Platforms That Talk Back
The next generation of platforms won’t just store data. They’ll talk back. Instead of queries and reports, you’ll get narratives: Your top three risks this week are… or The marketing campaign is underperforming in two regions, but sales are compensating in a third.
The system will know the history of your company, your competitors, your goals. It will contextualize every number in a story.
The companies that win won’t be those that warehouse the most terabytes, but those that explain the business most clearly.
The Organizational Bottleneck
The hardest part isn’t the technology. It’s the people.
For decades, managers trusted dashboards because they could see the SQL underneath. There was a sense of control: you knew exactly how the number was calculated. With AI, that transparency disappears. You get the answer, but not the formula.

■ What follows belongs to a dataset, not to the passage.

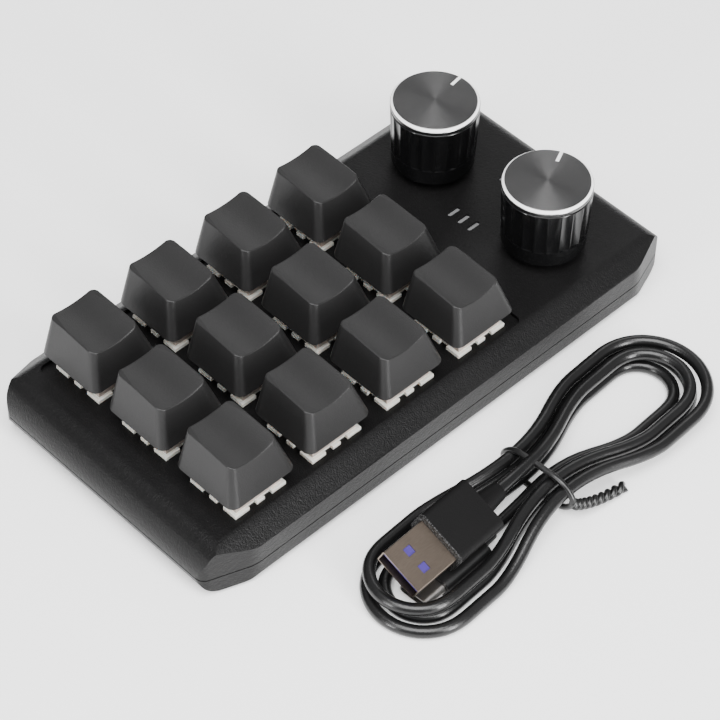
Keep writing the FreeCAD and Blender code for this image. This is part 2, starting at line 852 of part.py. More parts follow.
def hank_stations():
    """Points and directions that the cable passes through, from one plug to the other."""
    right = V(1, 0, 0)
    left = V(-1, 0, 0)
    stations = [(V(plug_relief_end, plug_v, plug_w()), right)]
    for run in range(lane_runs):
        outward = run % 2 == 0
        heading = right if outward else left
        v = lane(run)
        sign = 1 if v > 0 else -1
        right_v = v + sign * lobe_flare_right
        left_v = v + sign * lobe_flare_left
        waist = (V(0, v, layer_height(run, True)), heading)
        right_w = layer_height(run, False)
        left_run = run if run != lane_runs // 2 - 1 else run + 1
        left_w = layer_height(left_run, False)
        right_side = [(V(flare_length, right_v, right_w), heading),
                      (V(lobe_reach, right_v, right_w), heading)]
        left_side = [(V(-lobe_reach, left_v, left_w), heading),
                     (V(-flare_length, left_v, left_w), heading)]
        if outward:
            stations += (left_side if run > 0 else []) + [waist] + right_side
        else:
            stations += right_side[::-1] + [waist]
            if run < lane_runs - 1:
                stations += left_side[::-1]
    stations.append((V(small_relief_end + cable_diameter, small_plug_v, small_w()), left))
    stations.append((V(small_relief_end, small_plug_v, small_w()), left))
    return stations


def small_w():
    return small_grip_height / 2


def plug_w():
    roll = math.radians(plug_roll)
    reach = plug_grip_width / 2 * math.sin(roll) + plug_grip_height / 2 * math.cos(roll)
    return small_grip_height + plug_stack_gap + reach


def rolled(shape):
    """The large plug leans on one edge of its grip, about the cable's own line."""
    shape.rotate(V(0, plug_v, plug_w()), V(1, 0, 0), plug_roll)
    return shape


def tube(edges, radius, tangent):
    wire = Part.Wire(edges)
    start = edges[0].valueAt(edges[0].FirstParameter)
    ring = Part.Wire(Part.makeCircle(radius, start, tangent))
    return wire.makePipeShell([ring], True, False)


def least_gap(edges):
    """Least distance between the surfaces of turns, from points 1 mm apart along the cable."""
    points = []
    travelled = 0.0
    for edge in edges:
        count = max(2, int(edge.Length) + 1)
        found = edge.discretize(count)
        if (found[0] - edge.valueAt(edge.FirstParameter)).Length > 1e-6:
            found.reverse()
        step = edge.Length / (count - 1)
        for i, point in enumerate(found[:-1]):
            points.append((travelled + i * step, point))
        travelled += edge.Length
    least = far
    for i, (s0, p0) in enumerate(points):
        for s1, p1 in points[i + 1:]:
            if s1 - s0 > 4 * cable_diameter:
                least = min(least, (p1 - p0).Length)
    return least - cable_diameter, travelled


def cable_hank():
    stations = hank_stations()
    edges = []
    for (p0, t0), (p1, t1) in zip(stations, stations[1:]):
        edges += biarc(p0, t0, p1, t1)
    radii = [edge.Curve.Radius for edge in edges if hasattr(edge.Curve, "Radius")]
    gap, length = least_gap(edges)
    cable = tube(edges, cable_diameter / 2, stations[0][1])
    section = math.pi * cable_diameter ** 2 / 4
    print("cable length %.0f mm, least radius %.1f mm, least gap %.2f mm, volume ratio %.4f" % (
        length, min(radii), gap, cable.Volume / (section * length)))
    return cable


def cable_tie():
    clear = cable_diameter / 2 + tie_gap + tie_radius
    lanes = [lane(run) for run in range(lane_runs)]
    top = layer_height(0, True) + clear
    corners = rectangle_corners(min(lanes) - clear, max(lanes) + clear, tie_radius, top)
    path = rounded_wire(corners, [tie_corner] * 4, across(0))
    first = path.OrderedEdges[0]
    start = first.valueAt(first.FirstParameter)
    tangent = first.tangentAt(first.FirstParameter)
    ring = Part.Wire(Part.makeCircle(tie_radius, start, tangent))
    band = path.makePipeShell([ring], True, False)
    side = V(0, min(lanes) - clear, top / 2)
    end = V(tie_tail_length, side.y - tie_tail_spread, tie_radius * 1.2)
    tail = tube(biarc(side, V(0, -1, 0), end, V(1, 0, 0)), tie_radius * 1.1, V(0, -1, 0))
    return band.fuse(tail)


def bar_along_u(width, height, radius, u0, u1, v, w):
    corners = rectangle_corners(v - width / 2, v + width / 2, w - height / 2, w + height / 2)
    return prism(rounded_wire(corners, [radius] * 4, across(u0)), V(u1 - u0, 0, 0))


def relief(u0, u1, root, tip, v, w):
    return Part.makeCone(root, tip, u1 - u0, V(u0, v, w), V(1, 0, 0))


def plug_grip():
    w = plug_w()
    rear = plug_relief_end - plug_relief_length
    front = rear - plug_grip_length
    grip = bar_along_u(plug_grip_width, plug_grip_height, plug_grip_round, front, rear, plug_v, w)
    grip = grip.fuse(relief(rear - 0.5, plug_relief_end, plug_relief_root, plug_relief_tip, plug_v, w))
    pocket = bar_along_u(plug_shell_width + 2 * plug_shell_fit, plug_shell_height + 2 * plug_shell_fit, 0.4,
                         front - 1, front + plug_shell_seat, plug_v, w)
    return rolled(grip.cut(pocket))


def plug_shell():
    w = plug_w()
    rear = plug_relief_end - plug_relief_length - plug_grip_length + plug_shell_seat
    mouth = rear - plug_shell_seat - plug_shell_length
    shell = bar_along_u(plug_shell_width, plug_shell_height, 0.4, mouth, rear, plug_v, w)
    room = bar_along_u(plug_shell_width - 2 * plug_shell_skin, plug_shell_height - 2 * plug_shell_skin, 0.2,
                       mouth - 1, rear + 1, plug_v, w)
    windows = []
    for side in (-1, 1):
        u = mouth + plug_window_from_mouth
        v = plug_v + side * plug_window_spacing / 2
        windows.append(block(plug_window, plug_window, w - far / 4, w + far / 4, u, v))
    return rolled(shell.cut([room] + windows))


def plug_tongue():
    w = plug_w()
    rear = plug_relief_end - plug_relief_length - plug_grip_length + plug_shell_seat
    mouth = rear - plug_shell_seat - plug_shell_length
    width = plug_shell_width - 2 * plug_shell_skin - 2 * plug_tongue_side_gap
    top = w + plug_shell_height / 2 - plug_shell_skin
    length = rear - mouth - plug_tongue_sunk
    tongue = Part.makeBox(length, width, plug_tongue_thickness,
                          V(mouth + plug_tongue_sunk, plug_v - width / 2, top - plug_tongue_thickness))
    return rolled(tongue)


def device_plug():
    w = small_w()
    v = small_plug_v
    rear = small_relief_end - small_relief_length
    front = rear - small_grip_length
    grip = bar_along_u(small_grip_width, small_grip_height, small_grip_round, front, rear, v, w)
    grip = grip.fuse(relief(rear - 0.5, small_relief_end, small_relief_root, small_relief_tip, v, w))
    shell = pill(small_shell_width, small_shell_height, front - small_shell_length, front, 0)
    skin = small_shell_skin
    room = pill(small_shell_width - 2 * skin, small_shell_height - 2 * skin,
                front - small_shell_length - 1, front - 1, 0)
    shell = shell.cut(room)
    shell.rotate(V(0, 0, 0), V(0, 0, 1), -90)
    shell.translate(V(0, v, w))
    return [grip, shell]


def on_table(shapes):
    """Turn and move lead pieces from the hank's own axes to their place beside the keypad."""
    placed = []
    for shape in shapes if isinstance(shapes, list) else [shapes]:
        copy = shape.copy()
        copy.rotate(V(0, 0, 0), V(0, 0, 1), hank_angle)
        copy.translate(V(hank_x, hank_y, 0))
        placed.append(copy)
    return placed


def build():
    outer = case_block(0.0)
    hollow = case_block(side_wall)
    export("top_shell", top_shell(outer, hollow))
    export("bottom_shell", bottom_shell(outer, hollow))
    export("circuit_board", circuit_board())
    export("case_screws", case_screws())
    export("rubber_feet", rubber_feet())
    export("usb_socket", usb_socket())
    export("indicator_lenses", indicator_lenses())
    cap = keycap()
    stem = key_stem()
    cover = switch_cover()
    base = switch_base()
    spring = key_spring()
    bases = []
    springs = []
    rows = ("front", "middle", "back")
    for row, column, x, y in key_centres():
        place = rows[row] + "_" + str(column + 1)
        export("keycap_" + place, moved(cap, x, y, plate_z))
        export("key_stem_" + place, moved(stem, x, y, plate_z))
        export("switch_cover_" + place, moved(cover, x, y, plate_z))
        bases.append(moved(base, x, y, plate_z))
        springs.append(moved(spring, x, y, plate_z))
    export("switch_bases", bases)
    export("key_springs", springs)
    encoder_parts = [encoder_base()] + encoder_nut()
    body = knob_body()
    shaft = knob_shaft()
    rotor = encoder_rotor()
    bases = []
    for place, (x, y) in knob_centres().items():
        bases += [moved(piece, x, y) for piece in encoder_parts]
        export("encoder_rotor_" + place, moved(rotor, x, y))
        export("knob_shaft_" + place, moved(shaft, x, y))
        export("knob_body_" + place, moved(body, x, y))
        export("knob_cap_" + place, moved(knob_cap(index_angles[place]), x, y))
    export("encoder_bases", bases)
    export("cable_hank", on_table(cable_hank()))
    export("cable_tie", on_table(cable_tie()))
    export("usb_plug_grip", on_table(plug_grip()))
    export("usb_plug_shell", on_table(plug_shell()))
    export("usb_plug_tongue", on_table(plug_tongue()))
    export("device_plug", on_table(device_plug()))


build()
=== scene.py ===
import math
import bpy
from mathutils import Matrix, Vector


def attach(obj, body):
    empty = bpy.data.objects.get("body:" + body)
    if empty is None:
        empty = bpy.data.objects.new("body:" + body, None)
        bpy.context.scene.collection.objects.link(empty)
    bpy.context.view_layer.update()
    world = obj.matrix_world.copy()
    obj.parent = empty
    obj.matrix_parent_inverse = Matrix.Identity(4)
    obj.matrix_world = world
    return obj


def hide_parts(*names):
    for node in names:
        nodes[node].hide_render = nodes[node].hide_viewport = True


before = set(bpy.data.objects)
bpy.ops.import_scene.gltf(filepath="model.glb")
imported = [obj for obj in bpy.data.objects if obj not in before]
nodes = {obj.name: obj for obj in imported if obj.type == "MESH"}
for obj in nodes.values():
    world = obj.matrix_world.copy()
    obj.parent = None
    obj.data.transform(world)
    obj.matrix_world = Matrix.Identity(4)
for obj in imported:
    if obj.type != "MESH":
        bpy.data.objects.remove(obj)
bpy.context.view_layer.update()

mm = 0.001
print("frame loaded:", len(nodes), "nodes")


# the lead, in millimetres: u runs along the hank, v across it, w up from the table
lead = {
    "diameter": 3.2,
    "middle": (1.5, -64.8),
    "turn": 3.0,  # degrees between the hank and the case
    "runs": 8,
    "firstLane": 2.9,
    "laneStep": 2.1,
    "layerGap": 0.5,
    "tieLift": 1.9,  # the runs rise this far to clear the tie's wire
    "flare": {1: 6.6, -1: 4.9},  # how far the right and the left loops open
    "flareLength": 33.0,
    "liftedAt": 0.25,  # shares of flareLength
    "openAt": (0.75, 1.05),
    "reach": 40.0,  # from the middle to the round ends of the loops
    "tipSteps": 6,
    "plugEnd": (-13.5, 0.0, 11.88),
    "plugStraight": 1.5,  # diameters
    "smallPlugEnd": (-18.0, -2.0, 2.5),
    "smallPlugStraight": 2.0,  # diameters
    "length": 0.853,  # metres from end to end
}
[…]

That shift requires trust. And trust requires culture change. Companies will need to teach managers to work with AI copilots, not against them. The irony is that the technology is ready now, but the adoption curve will lag for years while humans adjust.
The Paradox of AI and Data Quality
There’s one misconception about AI that needs to die quickly: that AI eliminates the need for clean data. It’s the opposite.
AI can handle messiness, but it can’t handle lies. If the source data is wrong, the AI will confidently amplify the error. Garbage in, garbage out — only faster, and with more polish.
In a post-AI world, data quality becomes more important, not less. Every hallucination will trace back to an unverified input. The future of data engineering is less about modeling and more about assurance: verifying sources, establishing provenance, and closing the feedback loop when answers are wrong.
What Comes Next
In ten years, “data platform” won’t mean “where we store our data.” It will mean “how the company understands itself.”
Dashboards will be a relic, like fax machines.
Pipelines will shift from rigid transformations to contextual curation.
The winning platforms will act like copilots, narrating the business in plain language.
Data engineers will focus less on schemas and more on validation, governance, and feedback loops.
And most importantly: companies will compete on how fast their systems can explain themselves.
The irony is that the future of data platforms won’t be about data at all. It will be about trust, understanding, and decisions. The platforms that help humans think better will win.